Reflections on The first Week
Polo and Khakis:
After countless hours spent in the WPI Library, our proposal is complete and IQP is finally here.
The first week of our IQP has gone well. We started off by getting re-acquainted our contacts at the Massachusetts Department of Environmental Protection (Mass DEP); Fred Civian, Stella Tamul, and Cheryl Poirier. Juliet Swigor, the Mass DEP’s GIS (Global Information System) expert took us through an introductory training session of the GIS mapping system also known as ArcMap 10. Here we learned how to use the software, superimpose land use graphs on a selected watershed, as well as calculating the amount impervious area of that watershed.
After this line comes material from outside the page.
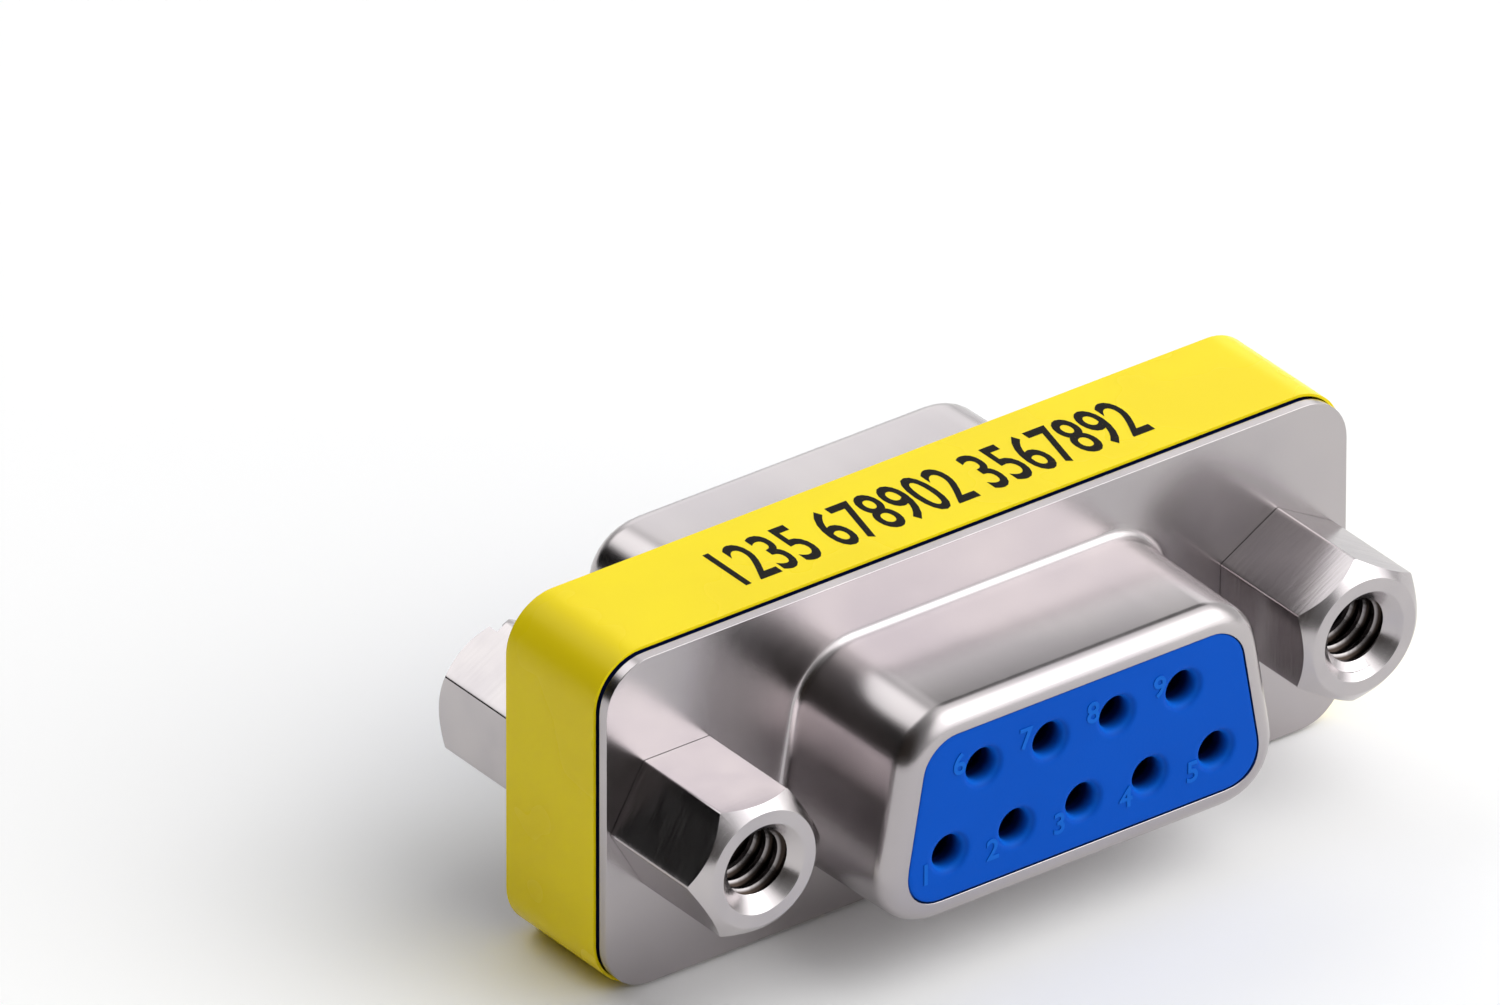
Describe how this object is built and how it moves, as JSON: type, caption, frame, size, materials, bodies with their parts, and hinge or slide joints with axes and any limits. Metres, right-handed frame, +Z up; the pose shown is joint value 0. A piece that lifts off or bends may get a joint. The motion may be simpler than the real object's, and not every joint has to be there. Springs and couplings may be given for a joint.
{
  "type": "d-sub gender changer",
  "caption": "Low D-sub gender changer: blue socket faces in drawn metal shells stand back to back, clamped by hexagon posts and slotted jackscrews inside a wrapped yellow label.",
  "frame": {"origin": "under the middle of the part, on the surface that the label's long lower side lies on", "axes": "+X along the flanges, -Y out of the front nose, which has the hexagon posts, +Y out of the rear nose, which has the slotted jackscrews, +Z up, towards the front nose's narrow side"},
  "size_m": [0.0311, 0.017, 0.0127],
  "materials": {
    "nickel_sheet": "bright nickel plate on drawn steel sheet",
    "blue_moulding": "satin blue moulding",
    "contact_gold": "thin gold flash",
    "bright_nickel": "bright nickel plate on turned bar",
    "label_film": "satin printed film"
  },
  "bodies": {
    "root": {"front_shell": "nickel_sheet", "front_insulator": "blue_moulding", "front_contact_1": "contact_gold", "front_contact_2": "contact_gold", "front_contact_3": "contact_gold", "front_contact_4": "contact_gold", "front_contact_5": "contact_gold", "front_contact_6": "contact_gold", "front_contact_7": "contact_gold", "front_contact_8": "contact_gold", "front_contact_9": "contact_gold", "rear_shell": "nickel_sheet", "rear_insulator": "blue_moulding", "rear_contact_1": "contact_gold", "rear_contact_2": "contact_gold", "rear_contact_3": "contact_gold", "rear_contact_4": "contact_gold", "rear_contact_5": "contact_gold", "rear_contact_6": "contact_gold", "rear_contact_7": "contact_gold", "rear_contact_8": "contact_gold", "rear_contact_9": "contact_gold", "front_post_left": "bright_nickel", "rear_jackscrew_left": "bright_nickel", "front_post_right": "bright_nickel", "rear_jackscrew_right": "bright_nickel", "label_band": "label_film"}
  },
  "joints": []
}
This will be useful to our group once we start mapping outfalls using a GPS unit. Wednesday we had an extensive meeting with Fred Civian, the MassDEP’s storm water coordinator. He took us through the 2010 draft MS4 permit line by line and answered any questions that we had about the language and the meaning behind some of the requirements. We then did some permit analysis on our own as an IQP group, comparing some of the requirements of the 2003 permit to the 2010 draft. Thursday we spent the day at the Project Center, practicing and presenting our week one presentation to the rest of the Worcester IQP groups. Today (Friday) is an eventful day for team DEP. In the morning we worked on pulling annual reports and comparing them to the 2010 draft permit to see if they were sufficient for the new draft. Come to find out, some municipalities have a lot of work to do in preparation for the release of the new permit! Then came everyone’s favorite part of the day, lunch time! But where to go? How about one of Worcester’s most famous restaurants , Coney Island. With a combined total of 14 delicious chili dogs consumed, as a group, we decided that lunch was a success. This lunch trip may very well turn into a weekly occurrence! Later this afternoon we will continue MS4 permit analysis as well as some paper revisions. We are pleased with this week and excited for the upcoming weeks!